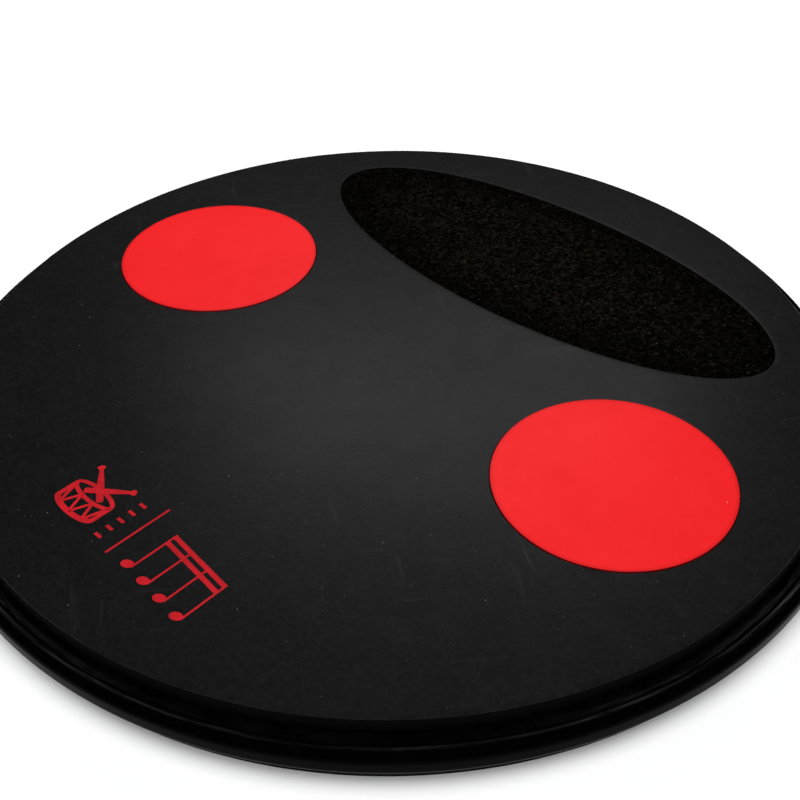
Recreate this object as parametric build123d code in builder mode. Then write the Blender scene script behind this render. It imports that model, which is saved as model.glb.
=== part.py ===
from build123d import *
import os
from math import degrees

os.makedirs("parts", exist_ok=True)

# A round drum practice pad, in millimetres: a stack of flat layers on a board, with a
# plastic moulding pushed into the board's edge. The origin is the centre of the underside
# and +Z is up. The oval inlay is towards +Y, away from the player. The round inlays lie
# to the left (-X) and to the right (+X).

# ---- Playing surface, one rubber sheet with three openings
playing_diameter = 304.8
playing_thickness = 6.0
playing_edge_round = 0.45

# ---- Round silicone inlays
disc_diameter = 77.2
disc_edge_margin = 18.65     # rubber between a disc and the edge of the sheet
disc_rise = 0.4              # height of a disc above the rubber
disc_edge_round = 0.3

# ---- Oval crumb-rubber inlay
oval_length = 205.0
oval_width = 78.8
oval_edge_margin = 30.1      # rubber between the oval and the edge of the sheet
oval_drop = 0.1              # depth of the oval's top below the rubber
oval_edge_round = 0.25

inlay_clearance = 0.2        # gap round every inlay

# ---- Adhesive films
film_thickness = 0.15
film_inset = 1.5             # how far a film stops short of the piece that it holds

# ---- Core board
board_thickness = 8.0
board_ledge = 3.4            # board left bare outside the rubber
board_edge_break = 0.3

# ---- Non-slip base
base_thickness = 5.0
base_overhang = 1.2          # base that reaches past the board, under the trim
base_edge_round = 0.8

# ---- Edge trim, a T-shaped moulding
trim_fit = 0.1               # gap between the trim's flange and the board's edge
flange_thickness = 4.6
lip_rise = 0.35              # height of the lip above the board's top
lip_inner_round = 1.0
lip_outer_round = 2.6
heel_height = 0.75           # height of the flange's sharp lower edge above the board's bottom
heel_tuck = 1.1              # how far that edge lies inside the flange's widest part
heel_curve_height = 2.1
flange_bottom_gap = 0.2      # height of the flange's inner corner above the board's bottom
tongue_length = 6.5
tongue_thickness = 1.6
barb_count = 3
barb_height = 0.4
barb_length = 1.3
barb_pitch = 1.8
barb_tip_gap = 0.5           # plain tip of the tongue ahead of the first barb
groove_clearance = 0.05      # over the barbs and under them
groove_end_gap = 0.8         # groove left empty past the tongue's tip
seam_gap = 0.4               # where the two ends of the trim meet, at the back of the pad

# ---- Heights of the layers
board_bottom = base_thickness + film_thickness
board_top = board_bottom + board_thickness
board_middle = board_bottom + board_thickness / 2
layer_bottom = board_top + film_thickness

# ---- Radii
playing_radius = playing_diameter / 2
disc_radius = disc_diameter / 2
board_radius = playing_radius + board_ledge
base_radius = board_radius + base_overhang
flange_inner_radius = board_radius + trim_fit
flange_outer_radius = flange_inner_radius + flange_thickness

# ---- Places of the inlays
disc_offset = playing_radius - disc_edge_margin - disc_radius
oval_offset = playing_radius - oval_edge_margin - oval_width / 2
disc_sides = {"left": -1, "right": 1}
disc_places = [(side * disc_offset, 0) for side in disc_sides.values()]
oval_place = (0, oval_offset)


def top_rim(part):
    """Return the edges round the highest flat face of a part."""
    return part.faces().sort_by(Axis.Z)[-1].edges()


# ---- Non-slip base, lying on the floor
with BuildPart() as non_slip_base:
    with BuildSketch():
        Circle(base_radius)
    extrude(amount=base_thickness)
    fillet(non_slip_base.edges(), base_edge_round)

# ---- Film between the base and the board
with BuildPart() as base_film:
    with BuildSketch(Plane.XY.offset(base_thickness)):
        Circle(board_radius - film_inset)
    extrude(amount=film_thickness)

# ---- Core board, with a groove for the trim's tongue all round its edge
groove_depth = tongue_length + groove_end_gap
groove_height = tongue_thickness + 2 * (barb_height + groove_clearance)

with BuildPart() as core_board:
    with BuildSketch(Plane.XY.offset(board_bottom)):
        Circle(board_radius)
    extrude(amount=board_thickness)
    chamfer(core_board.edges(), board_edge_break)
    with BuildSketch(Plane.XY.offset(board_middle)):
        Circle(board_radius)
        Circle(board_radius - groove_depth, mode=Mode.SUBTRACT)
    extrude(amount=groove_height / 2, both=True, mode=Mode.SUBTRACT)

# ---- Edge trim. Its section is drawn with X as the radius and Y as the height, and swept
# round the board from one side of the seam to the other.
lip_top = board_top + lip_rise
heel_radius = flange_outer_radius - heel_tuck
heel_bottom = board_bottom + heel_height
band_bottom = heel_bottom + heel_curve_height
band_top = lip_top - lip_outer_round
tongue_tip_radius = flange_inner_radius - tongue_length
seam_angle = degrees(seam_gap / flange_outer_radius)
seam_plane = Plane.XZ.rotated((0, 0, 90 + seam_angle / 2))

with BuildPart() as edge_trim:
    with BuildSketch(seam_plane):
        with BuildLine():
            Polyline(
                (heel_radius, heel_bottom),
                (flange_inner_radius, board_bottom + flange_bottom_gap),
                (flange_inner_radius, lip_top - lip_inner_round),
            )
            RadiusArc(
                (flange_inner_radius, lip_top - lip_inner_round),
                (flange_inner_radius + lip_inner_round, lip_top),
                lip_inner_round,
            )
            Line(
                (flange_inner_radius + lip_inner_round, lip_top),
                (flange_outer_radius - lip_outer_round, lip_top),
            )
            RadiusArc(
                (flange_outer_radius - lip_outer_round, lip_top),
                (flange_outer_radius, band_top),
                lip_outer_round,
            )
            Line((flange_outer_radius, band_top), (flange_outer_radius, band_bottom))
            TangentArc(
                (flange_outer_radius, band_bottom),
                (heel_radius, heel_bottom),
                tangent=(0, -1),
            )
        make_face()
        with Locations((flange_inner_radius, board_middle)):
            Rectangle(tongue_length, tongue_thickness, align=(Align.MAX, Align.CENTER))
        for barb in range(barb_count):
            barb_tip = tongue_tip_radius + barb_tip_gap + barb * barb_pitch
            barb_back = barb_tip + barb_length
            for side in (-1, 1):
                root_height = board_middle + side * tongue_thickness / 2
                barb_crest = root_height + side * barb_height
                with BuildLine():
                    Polyline(
                        (barb_tip, root_height),
                        (barb_back, barb_crest),
                        (barb_back, root_height),
                        close=True,
                    )
                make_face()
    revolve(axis=Axis.Z, revolution_arc=360 - seam_angle)

# ---- Film between the board and the rubber sheet, open where the inlays go
with BuildPart() as surface_film:
    with BuildSketch(Plane.XY.offset(board_top)):
        Circle(playing_radius - film_inset)
        with Locations(*disc_places):
            Circle(disc_radius + inlay_clearance + film_inset, mode=Mode.SUBTRACT)
        with Locations(oval_place):
            Ellipse(
                oval_length / 2 + inlay_clearance + film_inset,
                oval_width / 2 + inlay_clearance + film_inset,
                mode=Mode.SUBTRACT,
            )
    extrude(amount=film_thickness)

# ---- Playing surface
with BuildPart() as playing_surface:
    with BuildSketch(Plane.XY.offset(layer_bottom)):
        Circle(playing_radius)
    extrude(amount=playing_thickness)
    fillet(top_rim(playing_surface), playing_edge_round)
    with BuildSketch(Plane.XY.offset(layer_bottom)):
        with Locations(*disc_places):
            Circle(disc_radius + inlay_clearance)
        with Locations(oval_place):
            Ellipse(oval_length / 2 + inlay_clearance, oval_width / 2 + inlay_clearance)
    extrude(amount=playing_thickness, mode=Mode.SUBTRACT)

# ---- Round inlays, each with the film that holds it
disc_parts = []
for side_name, side in disc_sides.items():
    with BuildPart() as disc_film:
        with BuildSketch(Plane.XY.offset(board_top)):
            with Locations((side * disc_offset, 0)):
                Circle(disc_radius - film_inset)
        extrude(amount=film_thickness)
    disc_film.part.label = "disc_film_" + side_name
    disc_parts.append(disc_film.part)

    with BuildPart() as red_disc:
        with BuildSketch(Plane.XY.offset(layer_bottom)):
            with Locations((side * disc_offset, 0)):
                Circle(disc_radius)
        extrude(amount=playing_thickness + disc_rise)
        fillet(top_rim(red_disc), disc_edge_round)
    red_disc.part.label = "red_disc_" + side_name
    disc_parts.append(red_disc.part)

# ---- Oval inlay and the film that holds it
with BuildPart() as oval_film:
    with BuildSketch(Plane.XY.offset(board_top)):
        with Locations(oval_place):
            Ellipse(oval_length / 2 - film_inset, oval_width / 2 - film_inset)
    extrude(amount=film_thickness)

with BuildPart() as oval_inlay:
    with BuildSketch(Plane.XY.offset(layer_bottom)):
        with Locations(oval_place):
            Ellipse(oval_length / 2, oval_width / 2)
    extrude(amount=playing_thickness - oval_drop)
    fillet(top_rim(oval_inlay), oval_edge_round)

# ---- Labels and files
non_slip_base.part.label = "non_slip_base"
base_film.part.label = "base_film"
core_board.part.label = "core_board"
edge_trim.part.label = "edge_trim"
surface_film.part.label = "surface_film"
playing_surface.part.label = "playing_surface"
oval_film.part.label = "oval_film"
oval_inlay.part.label = "oval_inlay"

stack_parts = [
    non_slip_base.part,
    base_film.part,
    core_board.part,
    edge_trim.part,
    surface_film.part,
    playing_surface.part,
    oval_film.part,
    oval_inlay.part,
]

for piece in stack_parts + disc_parts:
    export_step(piece, "parts/" + piece.label + ".step")
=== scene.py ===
from math import cos, radians, sin

import bmesh
import bpy
import numpy as np
from mathutils import Matrix, Vector
from mathutils.geometry import delaunay_2d_cdt


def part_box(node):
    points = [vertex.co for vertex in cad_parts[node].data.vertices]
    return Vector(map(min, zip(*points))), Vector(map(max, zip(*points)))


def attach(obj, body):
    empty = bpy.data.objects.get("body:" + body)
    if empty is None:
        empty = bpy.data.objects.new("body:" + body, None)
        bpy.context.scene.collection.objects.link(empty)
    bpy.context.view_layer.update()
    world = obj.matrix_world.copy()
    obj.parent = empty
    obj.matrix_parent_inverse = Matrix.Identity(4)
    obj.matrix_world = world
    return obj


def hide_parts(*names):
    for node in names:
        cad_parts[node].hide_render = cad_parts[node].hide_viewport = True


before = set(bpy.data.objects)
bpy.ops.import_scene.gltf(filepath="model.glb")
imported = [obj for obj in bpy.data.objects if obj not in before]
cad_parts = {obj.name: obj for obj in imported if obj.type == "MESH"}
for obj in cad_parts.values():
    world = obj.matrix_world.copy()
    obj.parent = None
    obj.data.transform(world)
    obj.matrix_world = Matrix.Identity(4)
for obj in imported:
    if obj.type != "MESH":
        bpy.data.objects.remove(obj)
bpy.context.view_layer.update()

mm = 0.001
fullTurn = 2 * np.pi


def placeOf(node):
    # middle, half widths and heights of a CAD node, in metres
    low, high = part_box(node)
    return {
        "x": (low.x + high.x) / 2,
        "y": (low.y + high.y) / 2,
        "halfX": (high.x - low.x) / 2,
        "halfY": (high.y - low.y) / 2,
        "bottom": low.z,
        "top": high.z,
    }


rubber = placeOf("playing_surface")
leftDisc = placeOf("red_disc_left")
rightDisc = placeOf("red_disc_right")
oval = placeOf("oval_inlay")
board = placeOf("core_board")
trim = placeOf("edge_trim")
base = placeOf("non_slip_base")

# camera, floor and light

cameraLook = {
    "distance": 0.4096,     # from the middle of the playing face
    "azimuth": 44.1,        # degrees from the player's side towards the right
    "elevation": 37.6,
    "tilt": -2.32,          # small turns of the lens away from the middle
    "turn": -0.35,
    "roll": -1.01,
    "focal": 51.7,
    "sensor": 36.0,
}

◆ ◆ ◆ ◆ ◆

- _Aim_:
Only the lines from the beginning of the material above through the line with "board_edge_break = 0.3" are wanted; extract them exactly.

- _Complete answer_:
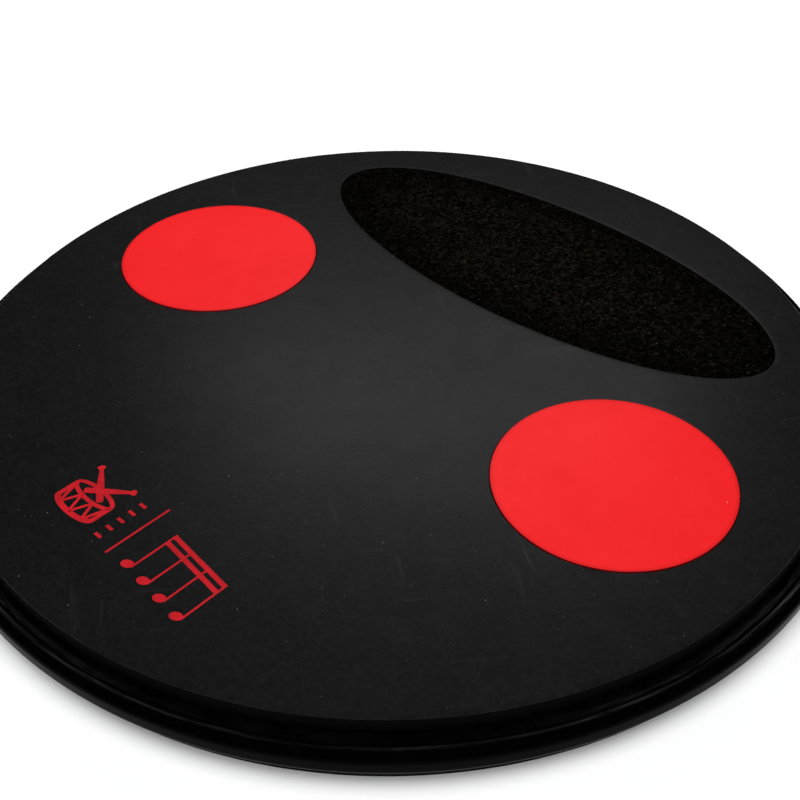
Recreate this object as parametric build123d code in builder mode. Then write the Blender scene script behind this render. It imports that model, which is saved as model.glb.
=== part.py ===
from build123d import *
import os
from math import degrees

os.makedirs("parts", exist_ok=True)

# A round drum practice pad, in millimetres: a stack of flat layers on a board, with a
# plastic moulding pushed into the board's edge. The origin is the centre of the underside
# and +Z is up. The oval inlay is towards +Y, away from the player. The round inlays lie
# to the left (-X) and to the right (+X).

# ---- Playing surface, one rubber sheet with three openings
playing_diameter = 304.8
playing_thickness = 6.0
playing_edge_round = 0.45

# ---- Round silicone inlays
disc_diameter = 77.2
disc_edge_margin = 18.65     # rubber between a disc and the edge of the sheet
disc_rise = 0.4              # height of a disc above the rubber
disc_edge_round = 0.3

# ---- Oval crumb-rubber inlay
oval_length = 205.0
oval_width = 78.8
oval_edge_margin = 30.1      # rubber between the oval and the edge of the sheet
oval_drop = 0.1              # depth of the oval's top below the rubber
oval_edge_round = 0.25

inlay_clearance = 0.2        # gap round every inlay

# ---- Adhesive films
film_thickness = 0.15
film_inset = 1.5             # how far a film stops short of the piece that it holds

# ---- Core board
board_thickness = 8.0
board_ledge = 3.4            # board left bare outside the rubber
board_edge_break = 0.3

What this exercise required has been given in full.